Is receiving money from friend through e-wallet taxable?
Through e-wallets and UPI, it has become easy to send and receive money through your phone. Often, debts to friends may be settled in this manner.
With the time to file your income tax return coming nearer, it is important to know which receipts other than salary are taxable and which are not. Here, we'll look at some common forms of non-salary receipts; receiving money in your e-wallet, cashback rewards, gift vouchers received as reward or gifts, interest received on bank savings and FDs, mutual fund gains. We will look at how they are to be assessed, and whether you need to pay taxes on them.
1. Receiving money in your e-wallet
Through e-wallets and UPI, it has become easy to send and receive money through your phone. Often, debts to friends may be settled in this manner. For example, you're at a restaurant with your friends, and you pay the whole bill, while everyone pays you through an app or via UPI. Do such receipts need to be declared in your returns? Simply, such receipts may be treated as gifts, and gifts up to a sum of Rs 50,000 are exempt from gift tax. But if bigger amounts are transferred between friends, the entire amount will be subject to tax.
If the receipts of your wallets or savings account are settlements of debts owed to you, you don't need to pay taxes on them.
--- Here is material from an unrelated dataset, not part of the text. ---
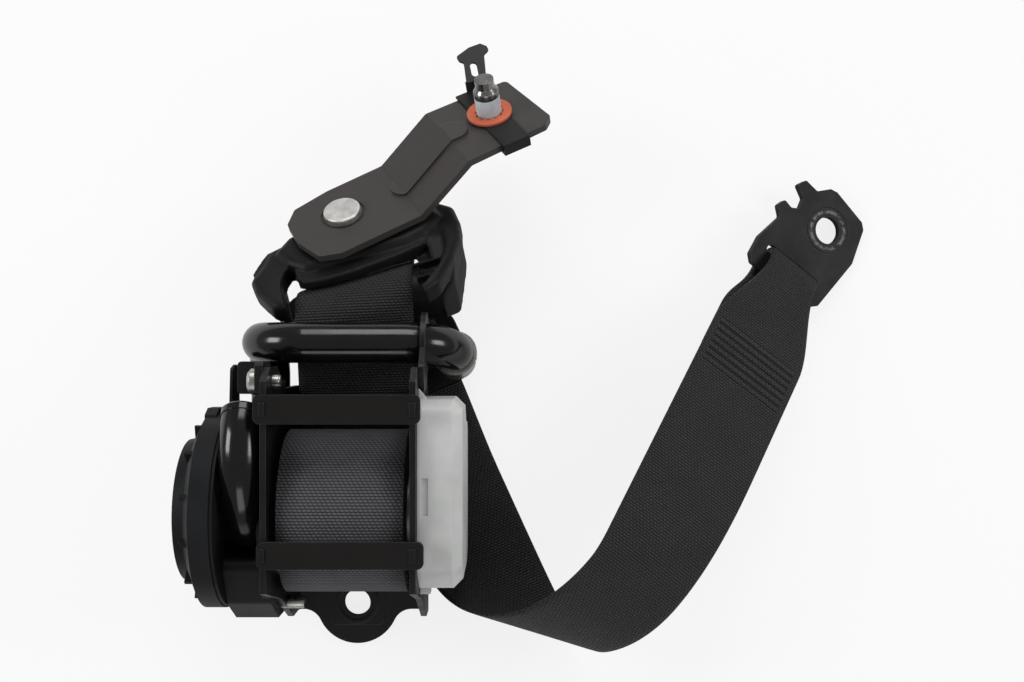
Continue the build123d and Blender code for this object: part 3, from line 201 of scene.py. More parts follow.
world = bpy.data.worlds.new("soft_room")
bpy.context.scene.world = world
world.use_nodes = True
room = world.node_tree
dim = room.nodes["Background"]
feed(room, dim.inputs["Color"], WHITE)
feed(room, dim.inputs["Strength"], ROOM_LIGHT)
seen = node_of(room, "Background", {"Color": SEEN_COLOUR, "Strength": SEEN_STRENGTH})
looked_at = node_of(room, "LightPath").outputs["Is Camera Ray"]
choose = node_of(room, "MixShader", {"Fac": looked_at, 1: dim.outputs[0], 2: seen.outputs[0]})
feed(room, room.nodes["World Output"].inputs["Surface"], choose.outputs[0])
bpy.context.scene.view_settings.view_transform = "Standard"
print("room light", ROOM_LIGHT)

# %% [markdown]
# ## Patterns that the finishes share
# Real steel and plastic are never one flat colour: gloss changes from place to place,
# there is a fine grain, and edges are worn. Pictures of such surfaces would need a
# layout on every piece. Noise read in object coordinates needs none, and since each
# mesh lies in the model's frame, its scale is in metres.

# %% Noise, ramps and mixes


def noise(tree, scale, detail=3.0, roughness=0.55):
    """A noise pattern in object coordinates, of about 1 / scale metres across."""
    place = node_of(tree, "TexCoord").outputs["Object"]
    settings = {"Vector": place, "Scale": scale, "Detail": detail, "Roughness": roughness}
    return node_of(tree, "TexNoise", settings).outputs["Fac"]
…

However, in case there is further scrutiny of your accounts by the Income Tax Department, you may want to take a written note from your debtors stating that the transaction was indeed a settlement of debts.
2. Cashback rewards
You can earn cashback through e-commerce services, transaction through digital payments apps, or through credit cards. Often, people use a particular online service or payment tool only because of the possibility of earning a cashback.
For example, you order food worth Rs 500 through a food app and get Rs 50 as cashback. This money may be credited to the bank account linked to your payment tool, or to your e-wallet, or your credit card. So, is this cashback considered an income for you and should you declare it while filing your returns? For individual tax payers, when the aggregate value of the sum received without consideration is above Rs 50,000 in a financial year, under Section 56(2) of the Income Tax Act, this entire sum would be subject to a gift tax in the hands of the individual. Such income would have to be declared under the head 'income from other sources'. So, if the aggregate cashback rewards and monetary gifts during a financial year doesn't exceed the Rs 50,000 ceiling, you need not pay taxes on it.
3. Gift vouchers received as reward or gifts
If you have received a gift voucher from your employer for any reason, and the value of such voucher exceeds Rs 5,000, then it would be subject to tax under income tax rule-3(7)(iv). However, gift vouchers received from friends and family over the value of Rs 50,000 in a financial year are subject to tax under the head 'income from other sources'. Income received from relatives such as spouse, siblings, children, or any lineal ascendant or descendant of the individual or the individual's spouse, is exempt from tax in the hands of the recipients.
However, income generated from such gifts may invoke provisions for the clubbing of income under the Income-tax Act in some instances, and it may get taxed as per the applicable rule. So, getting gifts from friends and relatives is great, but beware of the applicable taxes.
4. Interest received on bank savings and Fixed Deposits (FD)
The aggregate income received as interest from all your savings accounts during the financial year up to the limit of Rs 10,000 is exempt from tax under Section 80TTA. Interest income above the threshold limit is taxed as per the applicable tax slab rate for the individual. Interest earned on fixed and recurring deposits is treated as 'income from other sources' fully taxable as per your tax slab. For senior citizens, FD interest up to Rs 50,000 in a financial year is exempt from taxation.
5. Mutual fund gains
Gain from investments in mutual funds is subject to tax depending on the nature and tenure of investment. If the period of investment in equity-oriented mutual funds is more than one year, then it is called a long term investment and the gain accrued from such investment is called long-term capital gain (LTCG). Whereas, if the investment period is less than one year, it is called a short term investment and the gain thereof is called short-term capital gain (STCG). If the LTCG from equity mutual funds is more than Rs 1 lakh in a financial year, will be taxed at 10 percent. STCG from equity mutual funds is taxed at 15 percent rate.
Under debt mutual funds, gains on investment for a period of more than three years is considered as LTCG whereas with a tenure less than three years, you have STCG. LTCG from debt mutual fund is taxed at 20 percent with indexation benefit, whereas STCG is taxed according to slab rate applicable on the individual.
So, if you have received any of the incomes mentioned above which is other than your salary income, it's always better to check whether you are liable to pay tax on it, and then to file your return without making mistakes. If you have any doubts, do consult an accountant or investment planner.